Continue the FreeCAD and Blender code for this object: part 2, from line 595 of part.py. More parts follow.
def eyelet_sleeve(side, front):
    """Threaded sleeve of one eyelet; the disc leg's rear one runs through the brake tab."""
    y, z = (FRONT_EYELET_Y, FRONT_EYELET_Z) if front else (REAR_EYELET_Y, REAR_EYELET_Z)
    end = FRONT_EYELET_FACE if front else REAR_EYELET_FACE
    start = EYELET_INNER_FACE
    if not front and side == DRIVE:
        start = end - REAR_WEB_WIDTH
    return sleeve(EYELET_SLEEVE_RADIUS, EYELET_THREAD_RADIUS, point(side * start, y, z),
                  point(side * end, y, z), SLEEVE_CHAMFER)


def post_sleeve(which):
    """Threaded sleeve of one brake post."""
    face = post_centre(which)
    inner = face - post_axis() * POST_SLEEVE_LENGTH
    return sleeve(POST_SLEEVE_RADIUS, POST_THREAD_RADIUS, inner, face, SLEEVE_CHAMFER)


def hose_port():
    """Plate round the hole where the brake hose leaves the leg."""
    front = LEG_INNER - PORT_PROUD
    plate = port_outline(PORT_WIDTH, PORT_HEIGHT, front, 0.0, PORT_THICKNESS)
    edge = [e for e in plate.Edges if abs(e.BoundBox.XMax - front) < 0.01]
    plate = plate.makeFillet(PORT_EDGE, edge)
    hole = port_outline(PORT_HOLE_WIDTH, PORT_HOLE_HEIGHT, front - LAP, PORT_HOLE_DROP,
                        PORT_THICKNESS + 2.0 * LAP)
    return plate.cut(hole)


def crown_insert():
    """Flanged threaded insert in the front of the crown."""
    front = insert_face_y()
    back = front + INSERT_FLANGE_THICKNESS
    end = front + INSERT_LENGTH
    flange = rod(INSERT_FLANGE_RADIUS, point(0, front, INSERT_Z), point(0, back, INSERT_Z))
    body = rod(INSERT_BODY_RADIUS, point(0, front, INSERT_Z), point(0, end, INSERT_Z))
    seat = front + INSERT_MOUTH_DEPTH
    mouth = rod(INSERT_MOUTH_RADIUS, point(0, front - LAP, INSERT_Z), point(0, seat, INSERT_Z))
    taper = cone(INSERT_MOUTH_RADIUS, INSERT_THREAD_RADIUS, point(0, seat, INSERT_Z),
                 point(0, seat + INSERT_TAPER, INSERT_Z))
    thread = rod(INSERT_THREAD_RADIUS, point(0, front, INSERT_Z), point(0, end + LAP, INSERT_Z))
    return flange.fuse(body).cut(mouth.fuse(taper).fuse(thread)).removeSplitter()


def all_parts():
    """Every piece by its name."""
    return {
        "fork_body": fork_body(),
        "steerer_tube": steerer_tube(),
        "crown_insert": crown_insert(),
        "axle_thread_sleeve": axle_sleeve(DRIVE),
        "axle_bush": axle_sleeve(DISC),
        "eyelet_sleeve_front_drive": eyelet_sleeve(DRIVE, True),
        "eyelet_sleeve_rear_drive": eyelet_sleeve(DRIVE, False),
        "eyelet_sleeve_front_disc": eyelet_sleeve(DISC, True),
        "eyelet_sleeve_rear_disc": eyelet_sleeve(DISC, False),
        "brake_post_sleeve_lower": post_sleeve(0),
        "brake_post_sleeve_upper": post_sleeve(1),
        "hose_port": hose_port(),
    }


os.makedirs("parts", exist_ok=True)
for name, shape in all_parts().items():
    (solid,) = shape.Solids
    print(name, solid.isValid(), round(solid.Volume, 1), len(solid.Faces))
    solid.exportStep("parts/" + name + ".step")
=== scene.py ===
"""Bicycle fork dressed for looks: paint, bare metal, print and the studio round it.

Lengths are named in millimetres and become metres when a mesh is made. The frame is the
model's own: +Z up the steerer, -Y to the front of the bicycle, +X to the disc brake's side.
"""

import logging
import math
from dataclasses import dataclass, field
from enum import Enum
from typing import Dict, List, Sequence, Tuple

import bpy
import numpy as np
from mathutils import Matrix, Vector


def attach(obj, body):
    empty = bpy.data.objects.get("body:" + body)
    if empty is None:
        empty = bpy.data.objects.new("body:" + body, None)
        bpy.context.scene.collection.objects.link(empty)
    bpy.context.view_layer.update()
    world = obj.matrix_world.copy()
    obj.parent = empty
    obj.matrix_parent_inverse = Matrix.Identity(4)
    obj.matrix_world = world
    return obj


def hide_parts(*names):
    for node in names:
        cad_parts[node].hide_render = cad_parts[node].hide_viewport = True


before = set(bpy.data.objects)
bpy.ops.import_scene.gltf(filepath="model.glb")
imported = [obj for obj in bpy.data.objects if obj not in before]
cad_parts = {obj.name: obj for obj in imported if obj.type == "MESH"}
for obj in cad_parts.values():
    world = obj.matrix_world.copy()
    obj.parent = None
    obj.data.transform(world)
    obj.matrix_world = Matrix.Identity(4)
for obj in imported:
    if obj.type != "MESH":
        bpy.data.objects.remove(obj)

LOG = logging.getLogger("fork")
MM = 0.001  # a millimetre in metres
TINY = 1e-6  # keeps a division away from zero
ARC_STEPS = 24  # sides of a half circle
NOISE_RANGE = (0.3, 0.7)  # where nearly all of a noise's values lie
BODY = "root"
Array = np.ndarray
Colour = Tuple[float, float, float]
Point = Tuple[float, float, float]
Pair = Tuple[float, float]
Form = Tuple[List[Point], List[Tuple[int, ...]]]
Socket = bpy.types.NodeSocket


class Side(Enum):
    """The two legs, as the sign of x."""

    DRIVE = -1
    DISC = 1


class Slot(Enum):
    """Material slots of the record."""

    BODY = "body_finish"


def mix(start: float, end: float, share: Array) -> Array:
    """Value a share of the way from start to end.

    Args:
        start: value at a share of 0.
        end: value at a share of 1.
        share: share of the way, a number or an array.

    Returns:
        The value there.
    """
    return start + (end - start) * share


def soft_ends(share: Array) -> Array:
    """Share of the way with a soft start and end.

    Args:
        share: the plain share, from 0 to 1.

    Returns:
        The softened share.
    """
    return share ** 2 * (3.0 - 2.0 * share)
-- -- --
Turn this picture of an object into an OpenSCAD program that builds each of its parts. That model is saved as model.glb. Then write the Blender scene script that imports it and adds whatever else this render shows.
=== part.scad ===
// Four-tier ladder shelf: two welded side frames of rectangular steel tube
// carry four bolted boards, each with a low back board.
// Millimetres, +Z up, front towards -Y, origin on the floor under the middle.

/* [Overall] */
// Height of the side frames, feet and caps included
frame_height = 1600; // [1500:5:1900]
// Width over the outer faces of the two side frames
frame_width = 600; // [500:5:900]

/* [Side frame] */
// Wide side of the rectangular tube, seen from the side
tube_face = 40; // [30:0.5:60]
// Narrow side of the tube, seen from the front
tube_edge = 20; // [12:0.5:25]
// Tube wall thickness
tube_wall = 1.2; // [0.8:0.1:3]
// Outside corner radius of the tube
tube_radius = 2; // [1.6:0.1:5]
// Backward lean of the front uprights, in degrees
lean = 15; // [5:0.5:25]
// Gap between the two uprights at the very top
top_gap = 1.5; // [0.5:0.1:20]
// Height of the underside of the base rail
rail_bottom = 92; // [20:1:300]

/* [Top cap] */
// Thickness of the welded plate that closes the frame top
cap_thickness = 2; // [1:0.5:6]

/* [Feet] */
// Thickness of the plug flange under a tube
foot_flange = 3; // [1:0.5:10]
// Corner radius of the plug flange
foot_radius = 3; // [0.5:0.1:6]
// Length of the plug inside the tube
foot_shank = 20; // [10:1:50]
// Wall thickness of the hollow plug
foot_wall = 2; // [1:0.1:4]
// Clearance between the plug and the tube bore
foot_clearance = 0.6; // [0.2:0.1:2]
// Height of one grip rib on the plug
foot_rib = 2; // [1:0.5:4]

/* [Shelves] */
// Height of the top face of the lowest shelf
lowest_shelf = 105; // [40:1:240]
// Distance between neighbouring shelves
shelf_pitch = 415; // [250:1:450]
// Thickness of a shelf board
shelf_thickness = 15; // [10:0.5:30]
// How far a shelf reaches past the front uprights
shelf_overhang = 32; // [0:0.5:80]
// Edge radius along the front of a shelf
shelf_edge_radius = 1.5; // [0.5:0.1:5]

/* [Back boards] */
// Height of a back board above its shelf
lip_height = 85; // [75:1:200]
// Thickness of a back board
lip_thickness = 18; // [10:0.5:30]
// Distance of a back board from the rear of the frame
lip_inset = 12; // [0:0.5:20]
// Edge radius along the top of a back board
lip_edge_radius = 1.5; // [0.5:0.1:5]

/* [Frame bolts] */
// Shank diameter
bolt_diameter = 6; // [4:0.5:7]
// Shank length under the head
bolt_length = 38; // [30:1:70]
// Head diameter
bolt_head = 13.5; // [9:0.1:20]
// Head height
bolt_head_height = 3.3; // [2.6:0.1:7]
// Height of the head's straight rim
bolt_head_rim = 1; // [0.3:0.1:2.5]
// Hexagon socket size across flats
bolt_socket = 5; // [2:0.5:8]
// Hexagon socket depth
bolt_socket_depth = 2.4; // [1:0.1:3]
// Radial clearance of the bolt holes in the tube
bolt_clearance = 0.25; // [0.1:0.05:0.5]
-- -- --
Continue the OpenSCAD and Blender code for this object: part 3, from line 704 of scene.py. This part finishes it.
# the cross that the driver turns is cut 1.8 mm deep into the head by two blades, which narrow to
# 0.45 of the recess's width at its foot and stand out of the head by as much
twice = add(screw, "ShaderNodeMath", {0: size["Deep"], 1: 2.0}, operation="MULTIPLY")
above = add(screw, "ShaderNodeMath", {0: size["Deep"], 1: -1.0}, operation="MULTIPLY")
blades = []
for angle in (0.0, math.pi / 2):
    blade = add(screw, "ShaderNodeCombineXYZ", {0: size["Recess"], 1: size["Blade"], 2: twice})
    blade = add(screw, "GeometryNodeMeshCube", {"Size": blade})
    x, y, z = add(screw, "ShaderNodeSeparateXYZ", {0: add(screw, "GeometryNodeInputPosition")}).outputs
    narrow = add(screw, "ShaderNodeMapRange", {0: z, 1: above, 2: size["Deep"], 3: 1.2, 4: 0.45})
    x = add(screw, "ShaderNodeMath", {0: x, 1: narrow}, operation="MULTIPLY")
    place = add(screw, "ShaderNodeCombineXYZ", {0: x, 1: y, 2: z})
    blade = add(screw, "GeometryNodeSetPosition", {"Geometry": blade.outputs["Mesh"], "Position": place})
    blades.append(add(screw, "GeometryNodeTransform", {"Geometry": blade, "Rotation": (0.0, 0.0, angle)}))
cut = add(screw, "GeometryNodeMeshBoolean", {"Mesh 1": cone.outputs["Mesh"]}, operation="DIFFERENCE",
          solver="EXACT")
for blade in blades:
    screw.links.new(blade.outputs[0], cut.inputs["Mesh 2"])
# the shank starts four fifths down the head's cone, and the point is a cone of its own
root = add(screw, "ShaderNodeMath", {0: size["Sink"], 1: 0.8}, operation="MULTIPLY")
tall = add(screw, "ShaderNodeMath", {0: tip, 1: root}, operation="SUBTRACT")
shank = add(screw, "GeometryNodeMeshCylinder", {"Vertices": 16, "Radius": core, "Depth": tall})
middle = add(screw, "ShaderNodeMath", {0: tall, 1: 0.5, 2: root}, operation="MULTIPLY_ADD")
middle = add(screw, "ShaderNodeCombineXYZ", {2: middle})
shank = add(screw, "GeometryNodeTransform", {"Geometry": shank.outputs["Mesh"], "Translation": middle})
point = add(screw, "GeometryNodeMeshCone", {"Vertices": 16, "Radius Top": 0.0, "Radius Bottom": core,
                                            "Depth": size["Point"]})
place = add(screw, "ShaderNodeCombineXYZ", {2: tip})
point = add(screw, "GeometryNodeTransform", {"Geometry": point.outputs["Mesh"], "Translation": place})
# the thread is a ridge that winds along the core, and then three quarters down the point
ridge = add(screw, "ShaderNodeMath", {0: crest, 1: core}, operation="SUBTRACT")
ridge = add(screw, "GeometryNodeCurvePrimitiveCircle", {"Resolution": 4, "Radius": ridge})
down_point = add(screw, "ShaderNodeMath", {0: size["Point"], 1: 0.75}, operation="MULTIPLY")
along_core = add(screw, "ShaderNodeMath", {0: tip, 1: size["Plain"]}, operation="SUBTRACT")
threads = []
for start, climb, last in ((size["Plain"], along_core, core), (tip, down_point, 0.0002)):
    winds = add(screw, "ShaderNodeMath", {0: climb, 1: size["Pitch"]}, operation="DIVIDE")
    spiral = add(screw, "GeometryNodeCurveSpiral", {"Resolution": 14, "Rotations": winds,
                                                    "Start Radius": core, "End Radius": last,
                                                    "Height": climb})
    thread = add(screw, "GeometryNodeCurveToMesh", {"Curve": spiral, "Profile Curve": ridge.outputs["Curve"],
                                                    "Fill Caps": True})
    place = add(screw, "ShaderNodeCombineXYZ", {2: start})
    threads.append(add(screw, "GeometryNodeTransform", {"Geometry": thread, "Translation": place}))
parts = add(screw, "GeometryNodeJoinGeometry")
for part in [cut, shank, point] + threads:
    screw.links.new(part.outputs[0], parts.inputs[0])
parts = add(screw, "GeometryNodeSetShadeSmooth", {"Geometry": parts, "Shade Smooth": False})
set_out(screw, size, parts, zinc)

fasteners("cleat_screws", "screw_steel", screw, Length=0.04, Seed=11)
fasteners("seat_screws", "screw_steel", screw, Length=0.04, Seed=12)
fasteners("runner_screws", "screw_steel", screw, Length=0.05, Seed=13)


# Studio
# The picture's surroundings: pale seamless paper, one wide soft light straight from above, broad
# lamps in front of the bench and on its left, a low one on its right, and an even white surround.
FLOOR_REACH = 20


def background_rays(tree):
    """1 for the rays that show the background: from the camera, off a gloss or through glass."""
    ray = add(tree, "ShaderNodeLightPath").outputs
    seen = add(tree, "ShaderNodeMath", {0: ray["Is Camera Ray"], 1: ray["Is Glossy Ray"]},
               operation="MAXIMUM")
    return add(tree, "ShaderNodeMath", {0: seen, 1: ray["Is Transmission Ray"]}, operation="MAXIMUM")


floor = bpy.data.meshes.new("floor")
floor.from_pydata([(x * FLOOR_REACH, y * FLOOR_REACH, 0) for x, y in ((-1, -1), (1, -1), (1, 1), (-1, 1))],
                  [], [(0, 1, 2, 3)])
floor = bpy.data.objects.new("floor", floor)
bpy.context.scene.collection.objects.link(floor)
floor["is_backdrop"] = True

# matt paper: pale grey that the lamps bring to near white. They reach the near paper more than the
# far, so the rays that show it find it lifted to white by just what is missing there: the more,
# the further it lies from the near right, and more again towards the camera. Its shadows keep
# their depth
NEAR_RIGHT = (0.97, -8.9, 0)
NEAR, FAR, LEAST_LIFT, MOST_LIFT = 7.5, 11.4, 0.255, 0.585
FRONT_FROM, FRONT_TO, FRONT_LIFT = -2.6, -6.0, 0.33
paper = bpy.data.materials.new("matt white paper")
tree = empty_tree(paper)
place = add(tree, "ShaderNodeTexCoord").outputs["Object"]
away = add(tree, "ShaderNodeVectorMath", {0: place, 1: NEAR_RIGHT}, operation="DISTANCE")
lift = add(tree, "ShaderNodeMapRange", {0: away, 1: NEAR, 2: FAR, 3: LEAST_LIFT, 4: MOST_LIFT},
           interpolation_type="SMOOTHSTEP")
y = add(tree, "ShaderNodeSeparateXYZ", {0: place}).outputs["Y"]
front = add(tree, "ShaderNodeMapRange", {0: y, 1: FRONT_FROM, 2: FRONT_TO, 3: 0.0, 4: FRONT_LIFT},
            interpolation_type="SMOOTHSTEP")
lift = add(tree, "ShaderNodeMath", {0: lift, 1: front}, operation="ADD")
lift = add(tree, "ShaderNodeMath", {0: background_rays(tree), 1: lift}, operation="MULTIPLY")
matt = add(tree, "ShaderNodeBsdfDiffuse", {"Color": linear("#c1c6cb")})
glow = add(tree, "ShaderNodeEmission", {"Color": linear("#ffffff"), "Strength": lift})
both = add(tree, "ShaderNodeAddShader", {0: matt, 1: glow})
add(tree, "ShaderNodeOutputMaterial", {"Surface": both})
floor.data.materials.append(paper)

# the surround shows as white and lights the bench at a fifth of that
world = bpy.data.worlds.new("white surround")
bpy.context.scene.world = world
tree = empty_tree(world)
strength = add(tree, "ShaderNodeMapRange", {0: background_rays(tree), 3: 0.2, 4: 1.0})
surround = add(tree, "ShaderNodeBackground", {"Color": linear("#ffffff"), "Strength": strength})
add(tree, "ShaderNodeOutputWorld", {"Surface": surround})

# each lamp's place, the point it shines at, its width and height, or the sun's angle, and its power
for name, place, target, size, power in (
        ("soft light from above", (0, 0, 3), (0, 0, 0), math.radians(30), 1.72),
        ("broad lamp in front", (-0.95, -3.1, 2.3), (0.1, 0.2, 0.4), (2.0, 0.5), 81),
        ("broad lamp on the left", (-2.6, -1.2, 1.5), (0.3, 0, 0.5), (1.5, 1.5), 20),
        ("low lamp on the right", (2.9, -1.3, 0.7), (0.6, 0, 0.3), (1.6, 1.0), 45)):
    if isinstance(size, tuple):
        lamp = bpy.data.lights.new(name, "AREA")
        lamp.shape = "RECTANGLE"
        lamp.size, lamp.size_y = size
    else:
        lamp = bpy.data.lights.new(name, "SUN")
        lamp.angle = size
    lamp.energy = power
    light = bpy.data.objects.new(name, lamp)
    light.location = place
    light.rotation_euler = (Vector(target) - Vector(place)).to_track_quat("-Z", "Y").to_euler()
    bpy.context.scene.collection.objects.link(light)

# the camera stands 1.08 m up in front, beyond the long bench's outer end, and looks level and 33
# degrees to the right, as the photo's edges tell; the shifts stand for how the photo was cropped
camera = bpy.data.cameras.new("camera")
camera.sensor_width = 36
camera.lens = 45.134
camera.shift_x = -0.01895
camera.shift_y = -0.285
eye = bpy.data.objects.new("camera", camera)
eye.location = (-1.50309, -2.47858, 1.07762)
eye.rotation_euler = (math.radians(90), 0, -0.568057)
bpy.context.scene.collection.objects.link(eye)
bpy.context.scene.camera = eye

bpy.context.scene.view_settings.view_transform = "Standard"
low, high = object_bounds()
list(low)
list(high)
-- -- --
▶ [Written task] Locate and copy each line in the data above that includes the word "picture".

▶ [Exercise result]
Turn this picture of an object into an OpenSCAD program that builds each of its parts. That model is saved as model.glb. Then write the Blender scene script that imports it and adds whatever else this render shows.
# The picture's surroundings: pale seamless paper, one wide soft light straight from above, broad